An Art Booklet
My final project for my interim summer class Print and Design Production was to design an art booklet paying homage to an artist you admire or featuring your own art. (The point of the project was to learn how to prepare digital files for a printing press.) I was originally going to feature the work of Dugald Stermer who is known for his illustrations in field guides. But, at the time, his website was temporarily down so I couldn’t find enough high resolution images to use for a book.
Discovery by Dugald Stermer (photo source here)

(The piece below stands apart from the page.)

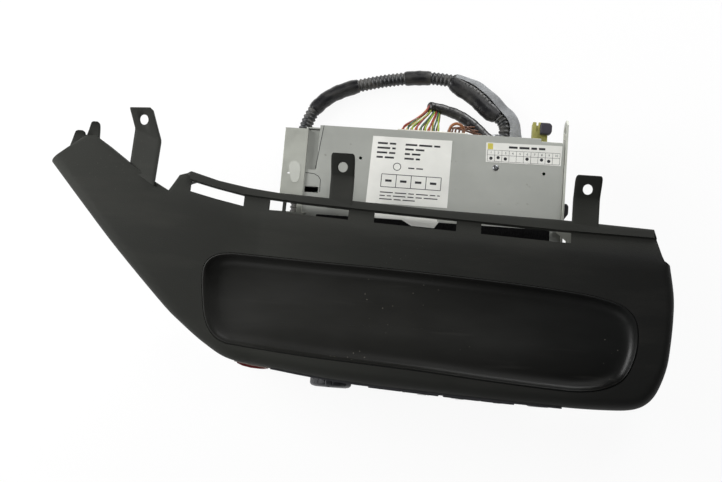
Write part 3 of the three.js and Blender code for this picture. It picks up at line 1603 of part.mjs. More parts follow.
// The sockets and plugs on the rear panel
const socketRear = halfDepth + socketProud;
const plugRear = socketRear + gap + plugDepth;

function makeRadioSocket() {
  const socketDepth = 13;
  const wellDeep = 8;
  const noseDeep = 6;
  const plugMargin = 1;
  const latch = [-8, 4];
  const latchRise = 2.2;
  const latchSink = 2;
  const socket = block(socketSpan, [halfDepth - socketDepth, socketRear], socketRise);
  const well = block(
    grown(socketSpan, -socketWall),
    [halfDepth - wellDeep, socketRear + overrun],
    grown(socketRise, -socketWall),
  );
  add("radio_socket", socket.subtract(well), "white");

  const bodyRise = grown(socketRise, -2 * gap);
  const body = block(grown(socketSpan, -plugMargin), [socketRear + gap, plugRear], bodyRise);
  const noseInset = -socketWall - gap;
  const nose = block(
    grown(socketSpan, noseInset),
    [halfDepth - noseDeep, socketRear + 2 * gap],
    grown(socketRise, noseInset),
  );
  const latchRear = plugRear - plugMargin;
  const latchTop = socketTop + latchRise;
  const tongue = block(latch, [halfDepth + 2 * gap, latchRear], [socketTop + gap, latchTop]);
  const rootRise = [socketTop - latchSink, latchTop - plugMargin];
  const root = block(latch, [latchRear - latchSink, latchRear], rootRise);
  add("loom_plug", joined([body, nose, tongue, root]), "white");
}

function makeAerialSocket() {
  const depth = 14;
  const collar = 1;
  const barrelRadius = 5.2;
  const barrelReach = 6;
  const boreRadius = 3.9;
  const profile = [
    [0, -depth], [aerialRadius, -depth], [aerialRadius, collar], [barrelRadius, collar],
    [barrelRadius, barrelReach], [boreRadius, barrelReach], [boreRadius, -barrelReach],
    [0, -barrelReach],
  ];
  add("aerial_socket", turned(profile, [aerialOffset, halfDepth, aerialHeight], alongY, 16), "steel");
}

// The second socket stands out of the panel, with a small plug on its top
function makeAuxSocket() {
  const socketSink = 12;
  const wall = 1.4;
  const wellFrom = 10;
  const slitWidth = 1.4;
  const slitFrom = 12;
  const slitShares = [0.3, 0.7];
  const plugFront = 9.4;
  const plugLength = 8;
  const plugWidth = 8;
  const plugHeight = 5.7;
  const plugNose = 1.6;
  const plugOverlap = 5.6;
  const rear = halfDepth + auxReach;
  const shell = block(auxSpan, [halfDepth - socketSink, rear], auxRise);
  const well = block(grown(auxSpan, -wall), [halfDepth + wellFrom, rear + overrun], grown(auxRise, -wall));
  const slits = slitShares.map((share) => {
    const x = auxLeft + share * (auxRight - auxLeft);
    const slitDeep = [halfDepth + slitFrom, rear + overrun];
    return block(about(x, slitWidth), slitDeep, [auxTop - wall - gap, auxTop + overrun]);
  });
  add("aux_socket", cut(shell, [well, ...slits]), "olive");

  const left = auxRight - plugOverlap;
  const right = left + plugWidth;
  const front = halfDepth + plugFront;
  const back = front + plugLength;
  const plug = prism(
    [
      [left, front], [right - plugNose, front], [right, front + plugNose],
      [right, back - plugNose], [right - plugNose, back], [left, back],
    ],
    auxTop + gap,
    auxTop + gap + plugHeight,
  );
  add("aux_plug", plug, "plum");
}

// The loom: its points are given from the rear panel
const behindPanel = ([x, y, z]) => [x, halfDepth + y, z];
const conduitPoints = [
  [-97.8, -69, 7.6], [-97.8, -59, 7.6], [-97.8, -41, 7.6], [-97.8, -23, 7.6], [-97.8, -7, 7.3],
  [-97.8, 4, 6.4],
  [-95.6, 15.4, 5.4], [-90.2, 26.4, 5.2], [-80.2, 36, 5.2], [-66.4, 42.9, 5.2], [-51.7, 47.4, 5.2],
  [-35.8, 51, 5.2], [-18, 53.7, 5.2], [-2, 54, 5.2], [12, 52.3, 5.2], [23.2, 47.8, 5.2],
  [32.8, 40.8, 5.2], [40, 33.4, 5.2], [45.2, 27.6, 5.2], [48.8, 23.8, 5.2], [50.4, 20, 5.5],
  [50.4, 15.4, 5.6], [50.4, 10.9, 5.6],
].map(behindPanel);
const bundlePoints = [
  [-6.4, 31.4, 9.4], [-3, 31.6, 7.4], [2, 31.2, 5.8], [8, 29.9, 4.9], [15, 27.6, 4.9], [22, 23.8, 5],
  [28.6, 18.8, 5.1], [34, 13.6, 5.3], [38.4, 9.8, 5.4], [41, 8.2, 5.5], [43.3, 7.6, 5.6],
].map(behindPanel);
const junctionLeft = 44.1;
const junctionRight = 57.6;
const junctionFront = halfDepth + 3;
const junctionFace = halfDepth + 10.6;
const junctionHeight = 11.4;
const tapedShares = [[0.365, 0.48], [0.63, 0.705], [0.785, 0.915]];

// A ribbed conduit with its bore, smooth and thicker where it is taped
function makeConduit() {
  const sides = 8;
  const curve = curveThrough(conduitPoints);
  const length = curve.getLength();
  const straight = 2 * conduitRadius;
  const ribs = Math.min(200, Math.floor((length - 2 * straight) / ribPitch));
  const first = (length - ribs * ribPitch) / 2;
  const ringAt = (distance, radius) => ringOn(curve, distance / length, [radius, radius], sides);
  const isTaped = (distance) => {
    const share = distance / length;
    return tapedShares.some(([from, to]) => share > from && share < to);
  };
  const outer = [ringAt(0, conduitRadius)];
  for (let i = 0; i < ribs; i++) {
    const crest = first + (i + 1 / 4) * ribPitch;
    if (isTaped(crest)) {
      if (i % 4 === 0) outer.push(ringAt(crest, conduitRadius + tapeBuild));
      continue;
    }
    outer.push(ringAt(crest, conduitRadius));
    outer.push(ringAt(crest + ribPitch / 2, conduitRadius - conduitGroove));
  }
  outer.push(ringAt(first + (ribs + 1 / 4) * ribPitch, conduitRadius));
  outer.push(ringAt(length, conduitRadius));
  const boreSteps = Math.ceil(ribs / 5);
  const bore = [];
  for (let i = 0; i <= boreSteps; i++) bore.push(ringAt((length * i) / boreSteps, conduitBore));
  add("loom_conduit", tubeWall(outer, bore), "loom");
}

// The taped bundle that swells towards the junction, with the loose wires that enter it
function makeBundle() {
  const wireSpread = 26;
  const wireInset = 4;
  const upperDrop = 4.5;
  const lowerDrop = 12.5;
  const wireRun = 3.5;
  const curve = curveThrough(bundlePoints);
  const steps = 16;
  const rings = Array.from({ length: steps + 1 }, (_, i) => {
    const radius = bundleThin + ((bundleThick - bundleThin) * i) / steps;
    return ringOn(curve, i / steps, [radius, radius], 8);
  });
  const [tip, inner] = [bundlePoints[0], bundlePoints[1]];
  const wires = Array.from({ length: wireCount }, (_, i) => {
    const share = i / (wireCount - 1);
    const upper = i % 2;
    const x = socketSpan[0] + wireInset + wireSpread * share;
    const z = socketTop - (upper ? upperDrop : lowerDrop);
    const end = [
      tip[0] + (inner[0] - tip[0]) * 3 * share,
      tip[1] - wireRadius / 2,
      tip[2] + (upper ? -wireRadius : -3 * wireRadius) - bundleThin * share / 2,
    ];
    const between = (run, fall) => [x + (end[0] - x) * run, z + (end[2] - z) * fall];
    const [x1, z1] = between(0.45, 0.4);
    const [x2, z2] = between(0.8, 0.8);
    const points = [
      [x, plugRear + gap, z],
      [x, plugRear + wireRun, z],
      [x1, plugRear + 3 * wireRun, z1],
      [x2, plugRear + 5 * wireRun, z2],
      end,
    ];
    return tube(curveThrough(points), wireRadius, 6, 5);
  });
  add("loom_bundle", joined([loft(rings), ...wires]), "tape");
}

// A short loop of wire that bridges two ways of the loom plug
function makeLoopWire() {
  const loopRadius = 1.1;
  const loopWidth = 10;
  const loopReach = 7.1;
  const loopHeight = 24;
  const loopMiddle = 15;
  const loopShares = [
    [-0.5, 0, 0], [-0.5, 0.38, 0], [-0.36, 0.8, 0.1], [0, 1, 0.2], [0.36, 0.8, 0.1], [0.5, 0.38, -0.2],
    [0.5, 0, -0.2],
  ];
  const points = scaled(loopShares, loopWidth, loopReach, loopWidth).map(([x, y, z]) => [
    loopMiddle + x,
    plugRear + gap + y,
    loopHeight + z,
  ]);
  add("loop_wire", tube(curveThrough(points), loopRadius, 12, 6), "wire");
}

// The foam tape along the outer side of the conduit's right leg, clear of it by a running gap
function makeFoam() {
  const steps = 10;
  const path = curveThrough(foamPoints);
  const rings = Array.from({ length: steps + 1 }, (_, i) => {
    const swell = along(foamSwellShares, i / steps);
    return ringOn(path, i / steps, [foamWide * swell, foamTall], 12);
  });
  const sides = 10;
  const clear = (conduitRadius + tapeBuild + 2 * gap) / Math.cos(Math.PI / sides);
  const conduit = tube(curveThrough(conduitPoints), clear, 52, sides);
  add("foam_wrap", loft(rings).subtract(conduit), "foam");
}

const foamPoints = [
  [12.6, 54.6, 5.8], [21, 52.2, 5.8], [29.4, 47.6, 5.8], [37.6, 40.6, 5.8], [45.4, 33, 5.8],
  [52.4, 25.4, 5.8], [57.6, 18.6, 5.8], [60.6, 13.4, 5.8],
].map(behindPanel);
const foamSwellShares = [[0, 0.55], [0.3, 0.9], [1, 1.15]];
const foamWide = 5;
const foamTall = 5.2;

// The moulded junction at the right rear, where the bundle and the conduit end
function makeJunction() {
  const corner = 2;
  const junctionLow = 0.4;
  const rear = halfDepth + corner;
  const plan = [
    [junctionLeft, junctionFront],
    [junctionLeft + corner, rear],
    [junctionRight - corner, rear],
    [junctionRight, junctionFront],
    [junctionRight, junctionFace - corner],
    [junctionRight - corner, junctionFace],
    [junctionLeft + corner, junctionFace],
    [junctionLeft, junctionFace - corner],
  ];
  add("loom_junction", prism(plan, junctionLow, junctionHeight), "black");
}

// The clip that holds the conduit to the left bracket, and the branch plug at its front end
function makeClip() {
  const clipDepth = 6;
  const clipWall = 1.4;
  const legWall = 1.2;
  const legTop = 24;
  const clipBack = 29;
  const clipY = halfDepth - clipBack;
  const [x, front, z] = conduitPoints[0];
  const inner = conduitRadius + gap;
  const outer = inner + clipWall;
  const ringShape = [
    [inner, -clipDepth / 2], [outer, -clipDepth / 2], [outer, clipDepth / 2], [inner, clipDepth / 2],
    [inner, -clipDepth / 2],
  ];
  const ring = turned(ringShape, [x, clipY, z], alongY, 20);
  const face = -halfWidth - 2 * gap - bracketSheet;
  const padLow = z + inner + gap / 3;
  const pad = block([x, face], about(clipY, clipDepth), [padLow, z + outer + gap]);
  const leg = block([face - legWall, face], about(clipY, clipDepth), [padLow, legTop]);
  add("loom_clip", joined([ring, pad, leg]), "black");

  const plugLength = 27.7;
  const plugLeft = 4.4;
  const plugHalf = 6;
  const ribProud = 1.2;
  const ribHalf = 2.5;
  const plugRearEnd = front - gap;
  const body = block([x - plugLeft, face], [plugRearEnd - plugLength, plugRearEnd], about(z, 2 * plugHalf));
  const ribY = [plugRearEnd - plugLength + 2 * ribHalf, plugRearEnd - 2 * plugHalf];
  const rib = block([x - plugLeft - ribProud, x - plugLeft + gap], ribY, about(z, 2 * ribHalf));
  add("branch_plug", joined([body, rib]), "white");
}

makeFascia();
makeDisplay();
makeBezel();
makeKeys();
dials.forEach(makeDial);
dials.forEach(makeEncoder);
makeControlBoard();
makeHazard();
makeTub();
makeCover();
makeFelt();
makeRearPanel();
makeHeatSink();
makeMainBoard();
makePlayerFrame();
makeDampers();
makeRoller();
makeSpindle();
makeClamp();
makeSled();
makeLeftBracket();
makeRightBracket();
bossPlaces.forEach(([x, y], i) => {
  const headHeight = screwHeadRadius * 0.6;
  makeScrew(`fascia_screw_${i ? "right" : "left"}`, [x, y, footHeight - gap - headHeight], screwLength);
});
makeBumper();
makeRadioSocket();
makeAerialSocket();
makeAuxSocket();
makeConduit();
makeBundle();
makeLoopWire();
makeFoam();
makeJunction();
makeClip();

export default part;
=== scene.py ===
"""A car radio with its dashboard fascia, dressed for a photograph taken from above.

Metres, +Z up, +Y from the control face to the rear panel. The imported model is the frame: its nodes
keep their shape and place, and what needs a finer surface is rebuilt here and stands for its node.
"""

import json
import math
import random

import bmesh
import bpy
import numpy as np
from mathutils import Matrix, Vector

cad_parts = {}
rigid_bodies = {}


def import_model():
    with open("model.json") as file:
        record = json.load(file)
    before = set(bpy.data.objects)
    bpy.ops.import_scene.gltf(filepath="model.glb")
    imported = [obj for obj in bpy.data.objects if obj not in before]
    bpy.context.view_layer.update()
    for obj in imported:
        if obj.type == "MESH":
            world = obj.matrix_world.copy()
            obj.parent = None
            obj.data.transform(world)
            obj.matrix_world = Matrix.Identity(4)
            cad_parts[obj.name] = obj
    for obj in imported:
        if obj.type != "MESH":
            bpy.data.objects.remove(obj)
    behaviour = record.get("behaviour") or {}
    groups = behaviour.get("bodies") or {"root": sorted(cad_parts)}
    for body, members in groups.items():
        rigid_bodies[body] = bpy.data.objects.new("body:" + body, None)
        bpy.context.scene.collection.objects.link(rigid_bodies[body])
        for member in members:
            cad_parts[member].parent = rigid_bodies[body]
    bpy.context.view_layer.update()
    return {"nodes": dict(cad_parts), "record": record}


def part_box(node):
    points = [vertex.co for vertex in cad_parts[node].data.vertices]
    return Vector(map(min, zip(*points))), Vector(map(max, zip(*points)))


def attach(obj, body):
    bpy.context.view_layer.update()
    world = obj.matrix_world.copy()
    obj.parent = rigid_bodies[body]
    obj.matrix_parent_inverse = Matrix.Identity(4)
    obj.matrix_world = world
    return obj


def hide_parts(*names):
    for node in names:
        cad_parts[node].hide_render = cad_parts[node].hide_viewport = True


MM = 0.001

for start_object in list(bpy.data.objects):
    bpy.data.objects.remove(start_object)
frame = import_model()
nodes = frame["nodes"]
record = frame["record"]
body_of_node = {node: body for body, names in record["behaviour"]["bodies"].items() for node in names}
slot_of_node = {row["node"]: row["material_slot"] for row in record["subparts"]}

# Camera, solved from the cover's edges in the photograph
CAMERA_PLACE = (0.0125, -0.0958, 0.7254)
CAMERA_RIGHT = (0.9939, 0.0825, -0.0729)
CAMERA_UP = (-0.0715, 0.9872, 0.1424)
CAMERA_BACK = (0.0837, -0.1363, 0.9871)
FOCAL_PIXELS = 999.0
PHOTO_WIDTH = 722
SENSOR_MM = 36.0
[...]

As is often the case with graphic design projects, I had to switch gears. Since I had already done the monarch butterfly for my die cut project, and I was already thinking about botanical and butterfly illustrations with my first idea, I decided to do an art booklet/field guide featuring my own illustrations of butterflies. The only problem was I had to draw more butterflies, and I had about 2-3 days to pull this concept together.

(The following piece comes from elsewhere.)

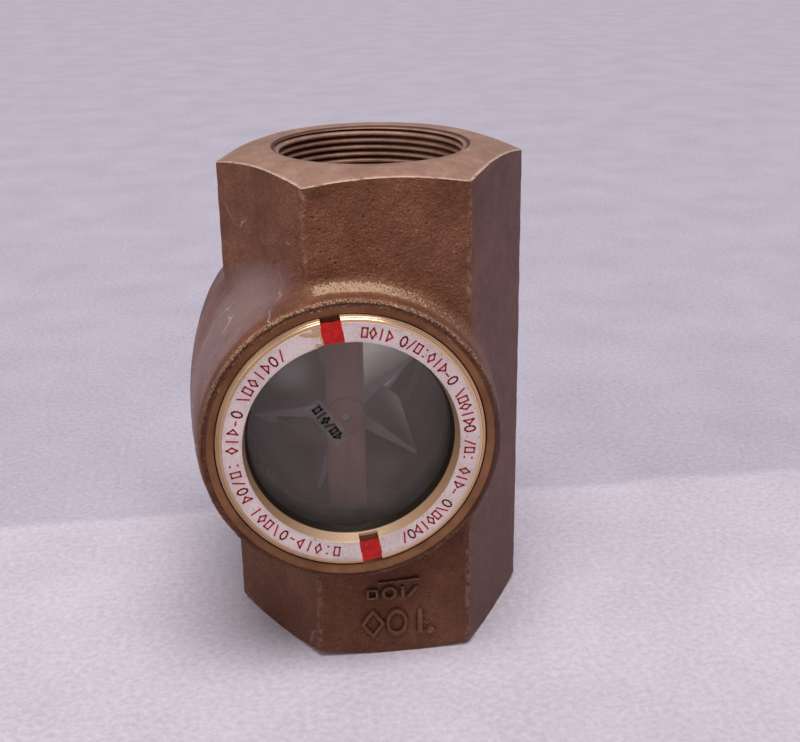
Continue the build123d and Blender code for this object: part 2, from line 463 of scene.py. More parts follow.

Again, as is often the case for me, when I pull a design project together, I aim high. Why not, I want to earn an A! So I started drawing butterflies during every free moment I could find. I figured I needed at least five butterflies for the layout I had in mind for this booklet.
I envisioned this book printed on brown craft paper, and I love how that turned out. Here’s an example of an inside spread.
I like to take advantage of any opportunity to use my logo, so I put that on the back cover, in a black and white version since we were limited with our color palette for this project.
I also included a couple pages in the back with credits, sources, and an artist statement talking about my inspiration.
I tested the book on white paper, and I love how that turned out too.
This project was a lot of hard work but so very rewarding.
I now have a new obsession with butterflies! In fact, I love to sit as still as possible in our backyard, waiting to spot a butterfly or two.
Since that print production class ended, I’ve drawn at least seven more butterflies so my field guide/art booklet has grown from the original 16 pages to 28 pages. That makes the book a lot thicker, which means I will change my original binding from a saddle-stitch (stapled in the fold) to a spiral binding so it can lay flat when open.
I’m planning to print a small run of these so I will share more pictures of that new version when it’s finished and properly bound. I also have a couple poster designs in the works with this same theme, which I’m very excited about too.
Have I mentioned lately how much I love graphic design?!